DATA SEGMENT:
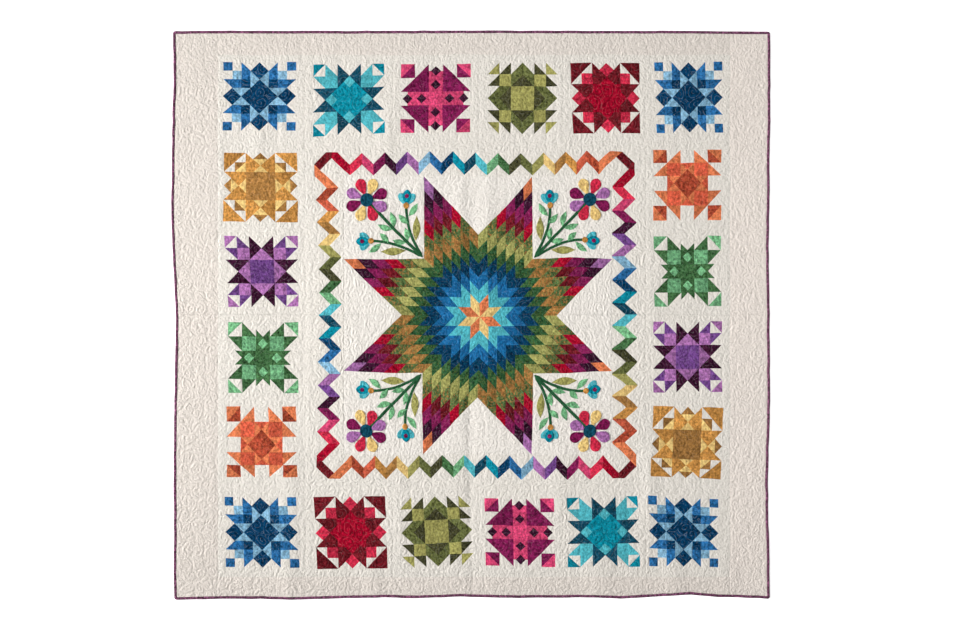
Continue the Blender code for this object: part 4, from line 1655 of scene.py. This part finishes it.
@dataclass
class OuterBorder:
    """Plain borders outside the blocks.

    Args:
        binding_width: Width of the binding that covers their outer edge.
        side_lines, end_lines: Grid lines to the right and up a border.
        side_flat, end_flat: Size of its flat cloth in metres.
    """

    binding_width: float = 0.0099
    side_lines: tuple[int, int] = (44, 558)
    side_flat: Two = (0.150, 2.00)
    end_lines: tuple[int, int] = (510, 22)
    end_flat: Two = (1.82, 0.075)

    def build(self) -> list[Piece]:
        """Make the four borders.

        Returns:
            The pieces.
        """
        sides, ends = (self.side_lines, self.side_flat), (self.end_lines, self.end_flat)
        borders = (
            ("w", "beige", self.side_locate(1), sides),
            # The east border takes the beige painted lighter, to offset the shade on the right side
            ("e", "beige_painted_lighter", self.side_locate(2), sides),
            ("s", "beige", self.end_locate(1), ends),
            ("n", "beige", self.end_locate(2), ends),
        )
        pieces = []
        for side, cloth, locate, (counts, flat) in borders:
            us, vs = (np.linspace(0.0, 1.0, count) for count in counts)
            unit = SewnUnit(f"border_{side}", "beige_border", us, vs, locate, plain(cloth), flat)
            pieces.append(unit.build())
        return pieces

    def side_locate(self, edge: int) -> Locate:
        """Return the placing function of a tall border at the left or right.

        Args:
            edge: Column of the edge table: 1 left, 2 right.

        Returns:
            A function of the shares from the outer edge in and up the border.
        """
        inward = 1.0 if edge == 1 else -1.0
        seam = PLAN.read(PLAN.columns, -inward * PLAN.core_half)

        def locate(a: Array, b: Array) -> Pair:
            """Place shares of the border in metres."""
            outer = np.asarray(PLAN.side_edges)[:, edge].mean()
            x = outer + (seam - outer) * a
            low = PLAN.read(PLAN.end_edges, x, 1) + self.binding_width
            high = PLAN.read(PLAN.end_edges, x, 2) - self.binding_width
            y = low + (high - low) * b
            outer = PLAN.read(PLAN.side_edges, y, edge) + inward * self.binding_width
            return PLAN.settle(outer + (seam - outer) * a, y)

        return locate

    def end_locate(self, edge: int) -> Locate:
        """Return the placing function of the bottom or top border.

        Args:
            edge: Column of the edge table: 1 bottom, 2 top.

        Returns:
            A function of the shares along the border and from its edge in.
        """
        inward = 1.0 if edge == 1 else -1.0
        seam = PLAN.read(PLAN.rows, -inward * PLAN.core_half)
        left, right = PLAN.read(PLAN.columns, np.array([-PLAN.core_half, PLAN.core_half]))

        def locate(a: Array, b: Array) -> Pair:
            """Place shares of the border in metres."""
            x = left + (right - left) * a
            outer = PLAN.read(PLAN.end_edges, x, edge) + inward * self.binding_width
            return PLAN.settle(x, outer + (seam - outer) * b)

        return locate


@dataclass
class Binding:
    """Narrow rolled binding round the edge, mitred at the corners.

    Args:
        width: Its width on the face in metres.
        flat_width: Width of its flat strip; not used.
        lengths: Length of the strips at the sides and at the ends.
        section: Its section from the outer edge in: share of the width and
            height in metres.
        step: Distance between its rings of points.
        corner_rings: Rings in the square at each corner.
        pucker: Height of its even puckers, as a share, and radians a metre.
        swell: Height of its uneven swells, as a share, their length in
            metres, and the squeeze of the field that they are read from.
    """

    width: float = 0.0099
    flat_width: float = 0.014
    lengths: Two = (2.02, 2.12)
    section: Table = (
        (0.1, 0.0), (0.0, 0.0012), (0.0, 0.003), (0.07, 0.0047), (0.22, 0.006), (0.45, 0.0065),
        (0.68, 0.0063), (0.88, 0.0056), (0.985, 0.0044), (0.99, 0.0),
    )
    step: float = 0.005
    corner_rings: int = 6
    pucker: Two = (0.07, 420.0)
    swell: tuple[float, float, float] = (0.05, 0.021, 0.3)

    def build(self) -> list[Piece]:
        """Make the four strips."""
        return [self.build_strip(edge, side) for edge, side in ((1, "w"), (2, "e"), (3, "s"), (4, "n"))]

    def line(self, edge: int, share: Array, depth: Array) -> Pair:
        """Follow one edge of the blanket at a depth inside it.

        Args:
            edge: 1 left, 2 right, 3 bottom, 4 top.
            share: 0 to 1 along the edge.
            depth: Metres inside the edge; both ends are cut back by it.

        Returns:
            x and y in metres. In the square at each corner, as wide as the
            binding, points are drawn in to a quarter circle.
        """
        upright = edge <= 2
        own, other = (PLAN.side_edges, PLAN.end_edges) if upright else (PLAN.end_edges, PLAN.side_edges)
        column = edge if upright else edge - 2
        inward = 1.0 if column == 1 else -1.0
        own_ends = np.asarray(own)[[0, -1], column]
        low, high = PLAN.read(other, own_ends[0], 1), PLAN.read(other, own_ends[1], 2)
        along = low + depth + (high - low - 2.0 * depth) * share
        beside = np.minimum(along - low, high - along)
        inner, outer = np.maximum(self.width - depth, 0.0), np.maximum(self.width - beside, 0.0)
        squeeze = 1.0 - np.maximum(inner, outer) / np.maximum(np.hypot(inner, outer), 1e-9)
        squeeze = np.where(np.minimum(inner, outer) > 0.0, squeeze, 0.0)
        along = along + np.where(share < 0.5, 1.0, -1.0) * outer * squeeze
        across = PLAN.read(own, along, column) + inward * (depth + inner * squeeze)
        return PLAN.settle(across, along) if upright else PLAN.settle(along, across)

    def build_strip(self, edge: int, side: str) -> Piece:
        """Make one strip.

        Args:
            edge: 1 left, 2 right, 3 bottom, 4 top.
            side: Its side.

        Returns:
            The piece: rings of the section, set across the edge's line, with
            puckers as a sine of the distance and swells as an uneven field
            of it, closed by its two ends.
        """
        length = self.lengths[1 if edge > 2 else 0]
        start = np.arange(self.corner_rings) * self.width / self.corner_rings / length
        middle = np.linspace(start[-1] + start[1], 1.0 - start[-1] - start[1], int(length / self.step))
        shares = np.concatenate((start, middle, 1.0 - start[::-1]))
        rings = len(shares)
        profile = np.asarray(self.section)
        share, ring = np.meshgrid(shares, np.arange(len(profile)), indexing="ij")
        x, y = self.line(edge, share.ravel(), (profile[ring, 0] * self.width).ravel())
        run = share.ravel() * length
        (pucker, turns), (swell, cell, squeeze) = self.pucker, self.swell
        lump = 1.0 + pucker * np.sin(run * turns + edge)
        lump = lump + swell * drift(run, run * squeeze, cell, Seed.BINDING + edge)
        points = np.stack((x, y, profile[ring, 1].ravel() * lump), axis=1)
        size = len(profile)
        i, j = np.meshgrid(np.arange(rings - 1), np.arange(size), indexing="ij")
        near, far = i * size + j, (i + 1) * size + j
        near_next, far_next = i * size + (j + 1) % size, (i + 1) * size + (j + 1) % size
        quads = np.stack((near, far, far_next, near_next), axis=-1).reshape(-1, 4)
        caps = [list(range(size)), list(range((rings - 1) * size, rings * size))[::-1]]
        name = f"binding_{side}"
        mesh = bpy.data.meshes.new(name)
        mesh.from_pydata(points.tolist(), [], quads.tolist() + caps)
        mesh.materials.append(MATERIALS.get(CLOTH["binding_plum"]))
        if not self.faces_out(mesh):
            mesh.flip_normals()
        mesh.shade_smooth()
        mark_unquilted(mesh)
        piece = add_object(name, mesh)
        finish_piece(piece, name)
        LOG.info("%s: %d faces", name, len(mesh.polygons))
        return piece

    @staticmethod
    def faces_out(mesh: bpy.types.Mesh) -> bool:
        """Tell whether a closed mesh's faces point outwards.

        Args:
            mesh: The mesh.

        Returns:
            True if the sum of its faces' signed volumes is positive.
        """
        count = len(mesh.polygons)
        centres, normals, areas = np.empty(count * 3), np.empty(count * 3), np.empty(count)
        mesh.polygons.foreach_get("center", centres)
        mesh.polygons.foreach_get("normal", normals)
        mesh.polygons.foreach_get("area", areas)
        heights = (centres.reshape(-1, 3) * normals.reshape(-1, 3)).sum(axis=1)
        return float((heights * areas).sum()) > 0.0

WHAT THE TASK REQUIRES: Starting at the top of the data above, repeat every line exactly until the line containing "outside the blocks." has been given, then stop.

TASK OUTPUT:
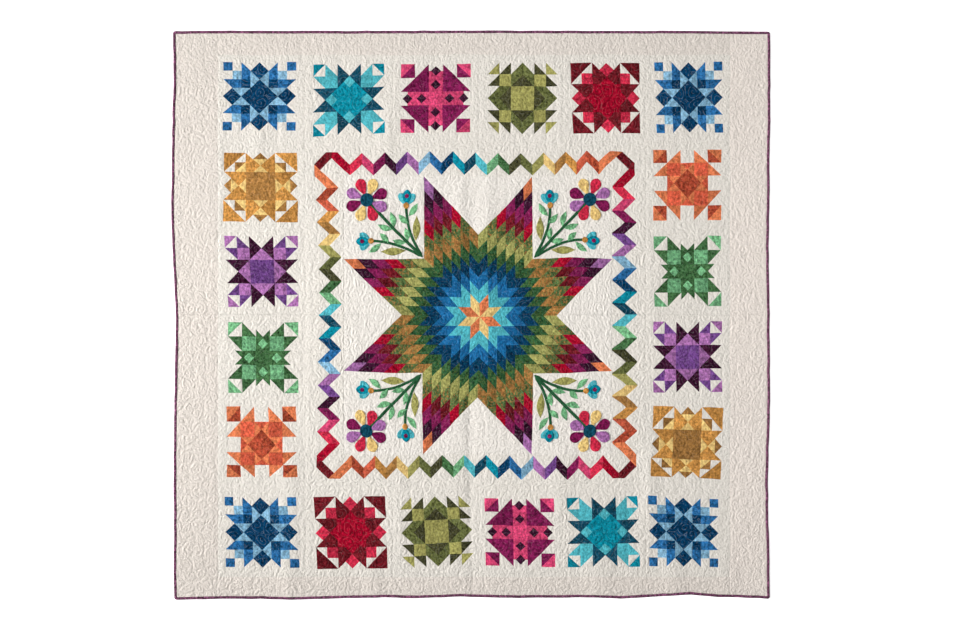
Continue the Blender code for this object: part 4, from line 1655 of scene.py. This part finishes it.
@dataclass
class OuterBorder:
    """Plain borders outside the blocks.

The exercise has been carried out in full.